Like Wertham, even as he draws spurious conclusions, Wolper is nevertheless on to something. His interpretation of Harvey Dent, while not exhaustive, is far from incompatible to Batman's own assessment of their relationship ("A reflection, Harvey"), while Batman: The Dark Knight Returns clearly supports the premise that Batman is having an influence, pernicious or otherwise. Yet, here, too, the argument is stacked in Batman's favor. The Mutants are not just needlessly violent predators; their crimes show them to be nihilists whose worldview leaves no room for the future. One Mutant randomly kills a subway rider by planting a bomb in her purse after feigning to steal; the Mutant responsible is not a character at all, but simply a function, while the woman, Margaret Corcoran, gets an entire page of narration putting the reader in her head. She is an overworked, impoverished mother who has just found ten dollars that she intends to use for her son's art supplies rather than medication for her own pain. Now her children are orphans. In another scene, a group of Mutants is holding a baby for ransom; one holds a gun to the children's head telling Batman "I'll kill the kid--/believe me, man, I will--" before Batman takes him down. Batman may be fighting the youth of Gotham, but it is to protect an even younger, more innocent generation.
The chapter ends with a bloody, gruesome battle between Batman and the Mutant leader in a mud pit, complete with the over-the-top violence for which Miller has become famous:
Batman: You don't ...get it, boy...
This isn't a mudhole...
It's an operating table.
And I'm the surgeon.
[He breaks the mutant leader's leg]
Caption: Something tells me to stop with the leg.
I don't listen to it.
It's a case of terribly overwrought dialogue that would be perfectly at home in a B-grade action movie, but the metaphor clarifies Batman's purpose: his physical fight stands in for his attempt to cure the Gotham body politic.
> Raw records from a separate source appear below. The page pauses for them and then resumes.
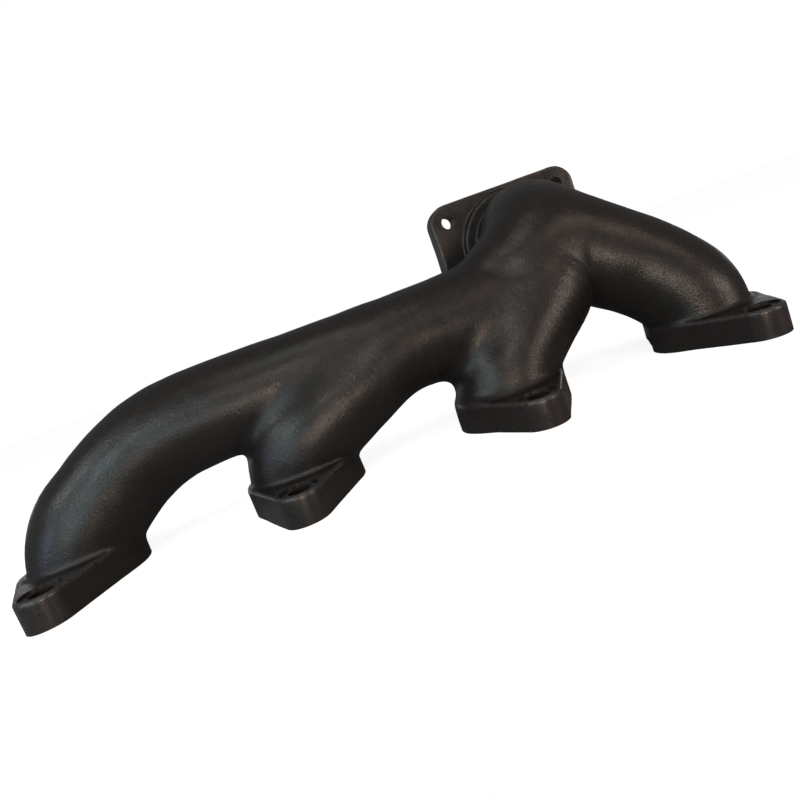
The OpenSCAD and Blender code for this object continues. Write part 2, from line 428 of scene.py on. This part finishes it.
# %% Surface nets
def surface_net(values, origin):
    """Points and quadrilaterals of the zero surface of a block of the field."""
    inside = values < 0
    n = [s - 1 for s in values.shape]
    corners = sum(
        inside[i:n[0] + i, j:n[1] + j, k:n[2] + k].astype(np.int8)
        for i in (0, 1) for j in (0, 1) for k in (0, 1))
    mixed = (corners > 0) & (corners < 8)
    cells = np.argwhere(mixed)
    number = np.full(mixed.shape, -1, np.int64)
    number[mixed] = np.arange(len(cells))
    total, count = np.zeros((len(cells), 3)), np.zeros(len(cells))
    for axis in range(3):
        unit = np.eye(3, dtype=int)[axis]
        others = [a for a in range(3) if a != axis]
        for u in (0, 1):
            for v in (0, 1):
                start = np.zeros(3, int)
                start[others[0]], start[others[1]] = u, v
                a = values[tuple((cells + start).T)]
                b = values[tuple((cells + start + unit).T)]
                crossed = (a < 0) != (b < 0)
                share = np.where(crossed, a / np.where(crossed, a - b, 1), 0)
                total += crossed[:, None] * (cells + start + share[:, None] * unit)
                count += crossed
    points = np.asarray(origin) + LATTICE * total / count[:, None]
    quads = []
    for axis in range(3):
        u, v = [(1, 2), (2, 0), (0, 1)][axis]
        first = np.take(inside, range(values.shape[axis] - 1), axis)
        second = np.take(inside, range(1, values.shape[axis]), axis)
        keep = first != second
        for other in (u, v):
            index = [slice(None)] * 3
            for end in (0, keep.shape[other] - 1):
                index[other] = end
                keep[tuple(index)] = False
        at = np.argwhere(keep)
        back_u, back_v = np.eye(3, dtype=int)[u], np.eye(3, dtype=int)[v]
        ring = [number[tuple((at - shift).T)] for shift in (back_u + back_v, back_v, 0 * back_u, back_u)]
        faces = np.stack(ring, axis=1)
        outward = first[tuple(at.T)]
        quads.append(np.where(outward[:, None], faces, faces[:, ::-1]))
    return points, np.concatenate(quads)


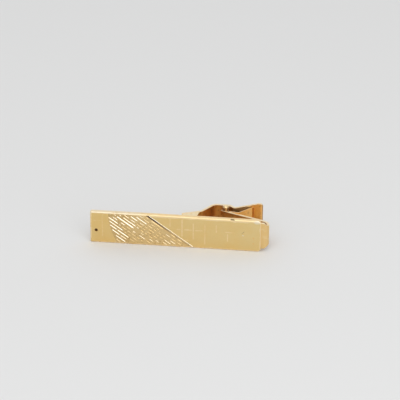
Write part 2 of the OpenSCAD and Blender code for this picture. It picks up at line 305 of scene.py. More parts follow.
@effect(COLOUR, gilt=(0.89, 0.62, 0.25, 1), pale=(0.86, 0.68, 0.34, 1), clouds=0.14, cloud_share=0.25,
        mottle=1.4, mottle_share=0.15, lean=0.5)
def gilt_tone(wiring, gilt, pale, clouds, cloud_share, mottle, mottle_share, lean):
    """Gilt in soft clouds of two tones, with a painted lighting gradient that pales it towards the fold and
    the upper edge.
    """
    place = wiring.place()
    cloudy = wiring.ramp(wiring.noise(place, clouds, 2, 0.55), 0.35, 0.65)
    mottled = wiring.ramp(wiring.noise(place, mottle, 3, 0.6), 0.3, 0.7)
    axes = wiring.axes(place)
    # Painted light: the gilt grows paler towards the fold and the upper edge.
    painted_light_slope = wiring.ramp(wiring.plus(axes["X"], wiring.times(axes["Z"], 1.6)), -10, 40)
    share = wiring.plus(wiring.times(painted_light_slope, lean), wiring.times(cloudy, cloud_share),
                        wiring.times(mottled, mottle_share))
    return wiring.mix(share, gilt, pale)


@effect(FLOAT, turn=0.0, run=0.2, across=9.0, cover=0.3)
def drawn_lines(wiring, turn, run, across, cover):
    """Fine lines in one direction: grain from drawing the sheet, or scratches from handling."""
    stretch = wiring.add("ShaderNodeCombineXYZ", {"X": run, "Y": across, "Z": across}).outputs[0]
    vector = wiring.vector("MULTIPLY", wiring.place(turn), stretch)
    return wiring.covered(wiring.noise(vector, 1.0, 2, 0.6), cover, 0.75, 0.4, 0.08)


@effect(FLOAT, patches=0.5, polished=0.25, rubbed=0.4)
def handling(wiring, patches, polished, rubbed):
    """Roughness that changes in soft clouds, where fingers and cloth have rubbed the gilt."""
    return wiring.ramp(wiring.noise(wiring.place(), patches, 4, 0.6), 0.3, 0.7, polished, rubbed)


@effect(FLOAT, spacing=2.0, cover=0.3)
def speckle(wiring, spacing, cover):
    """Small spots: pits in the gilt, or the punch marks of a stippled ground."""
    place = wiring.place()
    cells = wiring.add("ShaderNodeTexVoronoi", {"Vector": place, "Scale": spacing})
    spots = wiring.ramp(cells.outputs["Distance"], 0.18, 0.38, 1, 0)
    patches = wiring.noise(place, wiring.times(spacing, 0.37), 2, 0.5)
    return wiring.times(spots, wiring.covered(patches, cover, 0.72, 0.4, 0.06))


@effect(FLOAT, patches=0.7, cover=0.7)
def edge_wear(wiring, patches, cover):
    """Ragged patches broken up at a small scale: edges rubbed to paler metal, tarnish, and on the insides
    patches of painted shade.
    """
    return wiring.covered(wiring.noise(wiring.place(), patches, 3, 0.6), cover, 0.7, 0.45, 0.16)


@effect(FLOAT, waves=1.1, broad=0.5)
def face_border(wiring, waves, broad):
    """The border of the bar's face, partly rubbed wear and partly painted sheen below the lit top edge:
    wavy, broad along the top and narrow at the free end.
    """
    place = wiring.place()
    axes = wiring.axes(place)
    wave = wiring.times(wiring.maths("SUBTRACT", wiring.noise(place, 0.45, 3, 0.6), 0.5), waves)
    height = wiring.plus(axes["Z"], wave)
    reach = wiring.plus(axes["X"], wave)
    rise = wiring.ramp(axes["X"], -12, -6)
    begin = wiring.maths("SUBTRACT", BAR_HIGH.z / MM - 0.42, wiring.times(rise, broad))
    border = wiring.ramp(height, begin, wiring.plus(begin, 0.32))
    left = wiring.ramp(reach, BAR_LOW.x / MM + 0.2, BAR_LOW.x / MM + 0.55, 1, 0)
    right = wiring.ramp(reach, BAR_HIGH.x / MM - 0.4, BAR_HIGH.x / MM - 0.1)
    below = wiring.ramp(height, 0.3, 0.6, 1, 0)
    for side in (left, right, below):
        border = wiring.maths("MAXIMUM", border, side)
    return border


# How far the edge of a dark patch strays in millimetres, and how often it does so in each
RAGGED, RAGGED_SCALE = 0.35, 4.0
# Depth of the fine drawn lines
GRAIN = 2e-6


class Finish(Wiring):
    """A metal finish: one shader, and the shared effects and masks that feed it."""

    def __init__(self, name, gilt, pale, **given):
        self.material, self.shader = new_material(name)
        super().__init__(self.material.node_tree)
        self.shader.inputs["Metallic"].default_value = 1.0
        self.colour = self.use(gilt_tone, gilt=gilt, pale=pale, **given)
        self.heights = []

    def reach(self, low, high):
        """A mask that goes from 0 to 1 between two places, in millimetres from the free end."""
        start = BAR_LOW.x / MM
        return self.ramp(self.axes(self.place())["X"], start + low, start + high)

    def spot(self, centre, radius, soft, stretch=(1, 1, 1)):
        """A mask for a ragged patch about a point. Its radius and its soft edge are in millimetres."""
        place = self.place()
        gap = self.vector("SUBTRACT", place, tuple(value / MM for value in centre))
        gap = self.vector("LENGTH", self.vector("MULTIPLY", gap, stretch))
        strayed = self.plus(gap, self.times(self.noise(place, RAGGED_SCALE, 3, 0.6), RAGGED))
        return self.ramp(strayed, radius - soft, radius + soft, 1, 0)

    def corner(self):
        """A mask for the painted highlight on the upper corner next to the fold."""
        return self.spot((BAR_HIGH.x - 1.2 * MM, BAR_LOW.y, BAR_HIGH.z - 0.5 * MM), 0.75, 0.25, (0.6, 1, 1))

    def stain(self, mask, colour, share):
        """Puts a share of another colour where a mask says."""
        self.colour = self.mix(self.times(mask, share), self.colour, colour)
        return self

    # Rubbed wear and painted sheen along the face's border.
    def border(self, colour, share):
        return self.stain(self.use(face_border), colour, share)

    def wear(self, colour, cover, patches, share):
        return self.stain(self.use(edge_wear, patches=patches, cover=cover), colour, share)

    def spots(self, colour, spacing, cover, share, depth=0.0):
        mask = self.use(speckle, spacing=spacing, cover=cover)
        if depth:
            self.heights.append((mask, -depth))
        return self.stain(mask, colour, share)

    def rub(self, polished, rubbed, patches=0.5):
        mask = self.use(handling, patches=patches, polished=polished, rubbed=rubbed)
        self.join(mask, self.shader.inputs["Roughness"])
        return self

    def lines(self, turn, cover, run, across, depth=GRAIN):
        mask = self.use(drawn_lines, turn=turn, run=run, across=across, cover=cover)
        self.heights.append((mask, -depth))
        return self

    def dimples(self, scale, depth):
        """Low waves in the sheet."""
        self.heights.append((self.noise(self.place(), scale, 2, 0.5), depth))
        return self

    def done(self):
        self.join(self.colour, self.shader.inputs["Base Color"])
        normal = None
        for height, depth in self.heights:
            links = {"Height": height, "Distance": abs(depth), "Strength": 1.0}
            if normal:
                links["Normal"] = normal
            normal = self.add("ShaderNodeBump", links, invert=depth < 0).outputs["Normal"]
        if normal:
            self.join(normal, self.shader.inputs["Normal"])
        return self.material


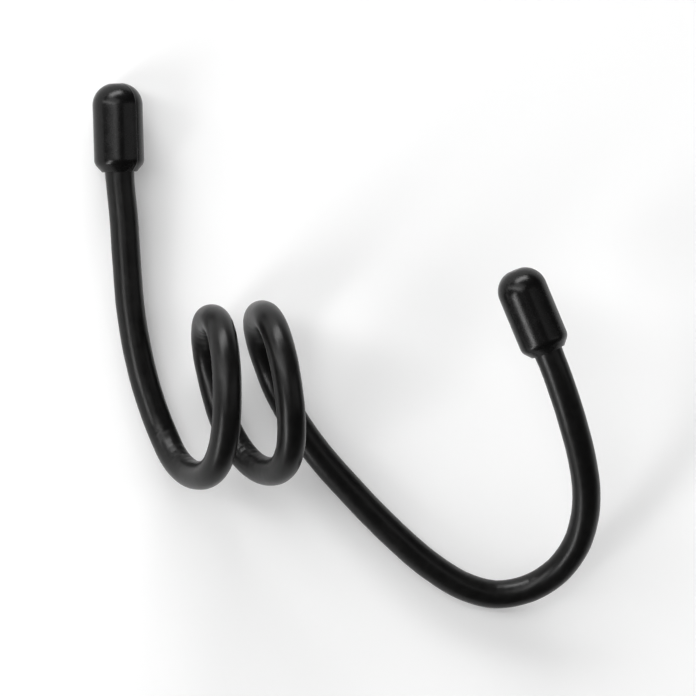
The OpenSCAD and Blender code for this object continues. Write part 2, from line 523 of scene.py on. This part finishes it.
def sheathTree():
    # sweeps the sheath and its bore along the path, joins them at the ends
    tree = bpy.data.node_groups.new("sweepSheath", "GeometryNodeTree")
    nodes = Nodes(tree)
    face = tree.interface
    face.new_socket("Geometry", in_out="INPUT", socket_type="NodeSocketGeometry")
    for name, (kind, _) in sheathInputs.items():
        face.new_socket(name, in_out="INPUT", socket_type="NodeSocket" + kind)
    face.new_socket("Geometry", in_out="OUTPUT", socket_type="NodeSocketGeometry")
    given = nodes.add("NodeGroupInput")
    take = {socket.name: Signal(nodes, socket) for socket in given.outputs if socket.name}

    def attribute(name, kind="FLOAT"):
        return nodes.signal("GeometryNodeInputNamedAttribute", {"data_type": kind}, name=name)

    def store(geometry, name, kind, value):
        return nodes.signal(
            "GeometryNodeStoreNamedAttribute", {"data_type": kind, "domain": "POINT"},
            geometry=geometry, name=name, value=value,
        )

    curve = nodes.signal("GeometryNodeMeshToCurve", mesh=take["Geometry"])
    circle = nodes.signal(
        "GeometryNodeCurvePrimitiveCircle", resolution=take["Sides"], radius=1.0,
    )
    angle = nodes.signal("GeometryNodeSplineParameter") * (2 * math.pi)
    direction = nodes.signal(
        "ShaderNodeCombineXYZ",
        x=angle.math("COSINE", angle), y=angle.math("SINE", angle), z=0.0,
    )
    circle = store(circle, "aroundWay", "FLOAT_VECTOR", direction)

    def sweep(radius):
        return nodes.signal(
            "GeometryNodeCurveToMesh", curve=curve, profilecurve=circle, scale=radius,
        )

    outer = store(sweep(attribute("outerRadius")), "isOuter", "FLOAT", 1.0)
    bore = nodes.signal("GeometryNodeFlipFaces", mesh=sweep(take["Bore radius"]))
    bore = store(bore, "isOuter", "FLOAT", 0.0)
    joined = nodes.add("GeometryNodeJoinGeometry")
    for part in (bore, outer):
        nodes.fill(joined, geometry=part)
    whole = nodes.signal(
        "GeometryNodeMergeByDistance",
        geometry=Signal(nodes, joined.outputs[0]), distance=take["Weld distance"],
    )

    # place on the straightened rod, in millimetres: round it, then along it
    around = nodes.vectorMath(
        "SCALE", vector=attribute("aroundWay", "FLOAT_VECTOR"), scale=take["Rod radius"],
    )
    lengthwise = nodes.signal("ShaderNodeCombineXYZ", x=0.0, y=0.0, z=attribute("along"))
    place = nodes.vectorMath("ADD", input0=around, input1=lengthwise)
    whole = store(whole, "rodPlace", "FLOAT_VECTOR", place)
    stored = attribute("rodPlace", "FLOAT_VECTOR")
    normal = nodes.signal("GeometryNodeInputNormal")

    # wrinkles across the inside of a tight bend, in patches
    inside = nodes.vectorMath(
        "DOT_PRODUCT", input0=normal, input1=attribute("inward", "FLOAT_VECTOR"),
    )
    coarse = noise(nodes, stored, 1.0 / take["Crease patch"])
    fine = noise(nodes, stored, rod["creaseFine"] / take["Crease patch"], 1.0)
    coarseShift, fineShift = rod["creaseWaver"]
    waver = coarse * coarseShift + fine * fineShift
    phase = (attribute("along") / take["Crease gap"] + waver) * (2 * math.pi)
    fold = (0.5 + 0.5 * phase.math("SINE", phase)) ** rod["creaseSharpness"]
    cover = inside.between(*rod["creaseBend"]) * coarse.between(*rod["creaseCover"])
    creases = fold * cover * take["Crease depth"]

    def wander(size, amount):
        cells = nodes.signal(
            "ShaderNodeTexNoise", {"noise_dimensions": "4D", "normalize": True},
            vector=stored, w=take["Seed"], scale=1.0 / size, detail=1.0,
        )
        return cells * amount

    lumps = wander(take["Lump size"], take["Lumps"])
    ripple = wander(take["Ripple size"], take["Ripple"])
    sink = (lumps + ripple + creases) * attribute("isOuter") * attribute("free") * -mm
    push = nodes.vectorMath("SCALE", vector=normal, scale=sink)
    shaped = nodes.signal("GeometryNodeSetPosition", geometry=whole, offset=push)
    smooth = nodes.signal("GeometryNodeSetShadeSmooth", geometry=shaped)
    real = nodes.signal("GeometryNodeRealizeInstances", geometry=smooth)
    dressed = nodes.signal(
        "GeometryNodeSetMaterial", geometry=real, material=take["Material"],
    )
    nodes.add("NodeGroupOutput", geometry=dressed)
    return tree


def setInputs(modifier):
    for item in modifier.node_group.interface.items_tree:
        if item.item_type == "SOCKET" and item.in_out == "INPUT" and item.name in sheathInputs:
            modifier[item.identifier] = sheathInputs[item.name][1]


def makeSheath():
    close = [rodInCap - d for d in rod["endRings"]]
    even = np.arange(rodInCap - rod["evenFrom"], rod["mouthGap"], -rod["ringGap"])
    depths = [*close, *even]
    points = np.array(
        [leftMouth + leftWay * depth for depth in depths]
        + smoothPath(knots, -leftWay, rightWay, rod["ringGap"])
        + [rightMouth + rightWay * depth for depth in reversed(depths)]
    )
    count = len(points)
    steps = np.linalg.norm(np.diff(points, axis=0), axis=1)
    along = np.concatenate([[0], np.cumsum(steps)])
    radius = np.full(count, rod["radius"] - rod["inset"])
    radius[[0, -1]] = boreRadius
    fromLeft = np.arange(count) - len(depths)
    free = np.clip(np.minimum(fromLeft, fromLeft[::-1]) / rod["fadeRings"], 0, 1)
    # towards the middle of the bend, as long as the rod's radius over the bend's
    heading = np.gradient(points, axis=0)
    heading /= np.linalg.norm(heading, axis=1)[:, None]
    inward = np.gradient(heading, along, axis=0) * rod["radius"]

    mesh = bpy.data.meshes.new("rodPath")
    mesh.from_pydata((points * mm).tolist(), [(i, i + 1) for i in range(count - 1)], [])
    storeValues(mesh, "outerRadius", radius * mm)
    storeValues(mesh, "along", along)
    storeValues(mesh, "free", free)
    storeValues(mesh, "inward", inward)
    path = newObject("rodPath", mesh)
    modifier = path.modifiers.new("sweep", "NODES")
    modifier.node_group = sheathTree()
    setInputs(modifier)
    graph = bpy.context.evaluated_depsgraph_get()
    swept = bpy.data.meshes.new_from_object(path.evaluated_get(graph))
    path.modifiers.remove(modifier)
    bpy.data.objects.remove(path)
    swept.name = "sheath"
    print("sheath swept:", len(swept.polygons), "faces,", round(along[-1], 1), "mm long")
    addPiece("sheath", swept, sheathRubber, "rubber_sheath")


def capAngles():
    # even ones, with closer ones at the moulding line
    even = np.linspace(0, 2 * math.pi, cap["sides"], endpoint=False)
    near = [
        cap["seamAt"] + half + way * step
        for half in (0, math.pi) for way in (-1, 1) for step in cap["seamSteps"]
    ]
    return np.unique(np.round(np.concatenate([even, near]) % (2 * math.pi), 5))


def makeCap(name, mouth, way, roll, node):
    inner, outer = capProfile()
    profile = np.array(inner + outer)
    radii, heights = profile[:, :1], profile[:, 1:]
    slope = np.gradient(profile, axis=0)
    outward = np.stack([slope[:, 1], -slope[:, 0]], 1)
    outward /= np.linalg.norm(outward, axis=1)[:, None]
    isOuter = np.arange(len(profile))[:, None] >= len(inner)
    isTop = heights > cap["length"] - cap["gateReach"]
    dimple = np.exp(-(radii / cap["gateRadius"]) ** cap["gateSteepness"])
    dimple = dimple * cap["gateDepth"] * isTop

    angles = capAngles()
    turned = (angles - cap["seamAt"]) % math.pi
    fromSeam = np.minimum(turned, math.pi - turned) * np.maximum(radii, cap["seamCore"])
    seam = cap["seamHeight"] * np.exp(-(fromSeam / cap["seamWidth"]) ** 2)
    seam = seam * np.minimum(1, radii / cap["seamFade"]) * isOuter
    r = radii + outward[:, :1] * seam
    z = heights + outward[:, 1:] * seam - dimple
    places = np.stack([r * np.cos(angles + roll), r * np.sin(angles + roll), z], -1)
    places = places.reshape(-1, 3)
    side = unit(np.cross(way, [0, 0, 1]))
    points = (mouth + places @ np.array([side, np.cross(way, side), way])) * mm

    rings, around = len(profile), len(angles)
    faces = [
        (i * around + j, i * around + k, (i + 1) * around + k, (i + 1) * around + j)
        for i in range(rings - 1)
        for j, k in zip(range(around), [*range(1, around), 0])
    ]
    faces.append(tuple(range(around - 1, -1, -1)))
    faces.append(tuple(range((rings - 1) * around, rings * around)))
    mesh = bpy.data.meshes.new(name)
    mesh.from_pydata(points.tolist(), [], faces)
    storeValues(mesh, "capPlace", places)
    mesh.polygons.foreach_set("use_smooth", [True] * len(mesh.polygons))
    mesh.update()
    print(name, "made:", len(mesh.polygons), "faces")
    addPiece(name, mesh, capRubber, node)


def dressWire():
    # out of sight in the sheath, so the source's own wire is kept
    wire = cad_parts["steel_wire"]
    wire.data.materials.clear()
    wire.data.materials.append(steelMaterial())
    print("wire dressed")


makeSheath()
makeCap("leftCap", leftMouth, leftWay, cap["turned"][0], "left_cap")
makeCap("rightCap", rightMouth, rightWay, cap["turned"][1], "right_cap")
dressWire()


# Stage: a plain pale floor, soft light from the upper left, a weak fill from the right

stage = {
    "floorSize": 8.0,
    "floorColour": (0.88, 0.88, 0.88, 1),
    "floorRoughness": 0.9,
    "floorGlow": 0.14,          # seen directly and in gloss, brings the background to white
    "worldColour": (1.0, 1.0, 1.0, 1),
    "worldStrength": 0.08,
    "leastSlant": 0.2,          # lamps lower than this are taken as this steep
}
lamps = [
    # name, place across, up and back from the tie, width, height, spin, light on the floor
    ("overhead", (-0.5, 0.5, 1.3), 1.0, 1.5, 0, 0.29),
    ("leftStrip", (-0.95, 0.35, 1.15), 0.26, 1.9, 0, 0.18),
    ("leftLow", (-1.05, -0.8, 0.9), 0.26, 1.3, 40, 0.19),
    ("topBox", (-0.25, 1.5, 0.7), 1.5, 0.6, 0, 0.38),
    ("rightFill", (1.25, 0.1, 0.9), 0.3, 1.6, 0, 0.05),
]


def makeFloor():
    half = stage["floorSize"] / 2
    corners = [(-half, -half, 0), (half, -half, 0), (half, half, 0), (-half, half, 0)]
    mesh = bpy.data.meshes.new("floor")
    mesh.from_pydata(corners, [], [(0, 1, 2, 3)])
    material, nodes, shader = newMaterial("paleFloor")
    rays = nodes.add("ShaderNodeLightPath")
    direct, glossy, through = (
        Signal(nodes, rays.outputs[name])
        for name in ("Is Camera Ray", "Is Glossy Ray", "Is Transmission Ray")
    )
    glow = (direct + glossy + through) * stage["floorGlow"]
    glowColour = nodes.signal("ShaderNodeCombineColor", red=glow, green=glow, blue=glow)
    nodes.fill(
        shader, basecolor=stage["floorColour"], roughness=stage["floorRoughness"],
        emissioncolor=glowColour, emissionstrength=1.0,
    )
    mesh.materials.append(material)
    newObject("floor", mesh)


def makeLights():
    right, up, back = cameraAxes()
    for name, (x, y, z), width, height, spin, level in lamps:
        away = right * x + up * y + back * z
        slant = max(away.normalized().z, stage["leastSlant"])
        data = bpy.data.lights.new(name, "AREA")
        data.shape = "RECTANGLE"
        data.size, data.size_y = width, height
        data.energy = math.pi**2 * away.length_squared * level / slant
        spun = Quaternion((0, 0, 1), math.radians(spin))
        lamp = newObject(name, data)
        lamp.location = aimPoint + away
        lamp.rotation_mode = "QUATERNION"
        lamp.rotation_quaternion = away.to_track_quat("Z", "Y") @ spun


def makeWorld():
    world = bpy.data.worlds.new("paleRoom")
    bpy.context.scene.world = world
    world.use_nodes = True
    nodes = Nodes(world.node_tree)
    plain = nodes.signal(
        "ShaderNodeBackground", color=stage["worldColour"], strength=stage["worldStrength"],
    )
    nodes.add("ShaderNodeOutputWorld", surface=plain)


makeFloor()
makeLights()
makeWorld()
bpy.context.scene.view_settings.view_transform = "Standard"
print("stage lit")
In fighting the Mutant leader, Batman is showing his impressionable young (Mutant) audience who is the better father figure, and who is most deserving of emulation. He has already won over young Carrie without even trying, and in any case, as a law-abiding teen (and a girl, to boot), she was never part of the demographic most linked with the panic over urban youth crime. The Mutants, on the other hand, are almost exclusively male, and their submission to an alpha male leader fits the classic late twentieth-century paradigm of feral young men desperate for a father figure. The scene of Batman kneeling over the Mutant leader's prone body is juxtaposed by one of the book's ubiquitous television screens, this time with a young man who appears to have Batman's symbol tattooed onto his face:
The Mutants are dead---mutants are history. This is the mark of the future. Gotham City belongs to the Batman.
[...]
Do not expect any further statements. The Sons of the Batman do not talk. We act. Let Gotham's criminals beware.They are about to enter hell.
Wolper immediately cites this speech as evidence that he was right all along:
Just as I predicted--the Batman has infected the youth of Gotham--poisoned them with an insidious excuse for the most violent anti-social behavior.
If we strip Wolper's words of their value judgments, he is right: Batman has "infected" Gotham's youth. Their switch of allegiance to Batman validate's both Wolper's media effects model (passive viewers are transformed by what they see) and the absent-father paradigm for gangs. The Mutants/Sons of the Batman have no values or evaluative capacities of their own, and will follow the strongest man to win their attention. Their very name indicates the centrality of masculinity to their group formation: there do not appear to be any Daughters of the Batman.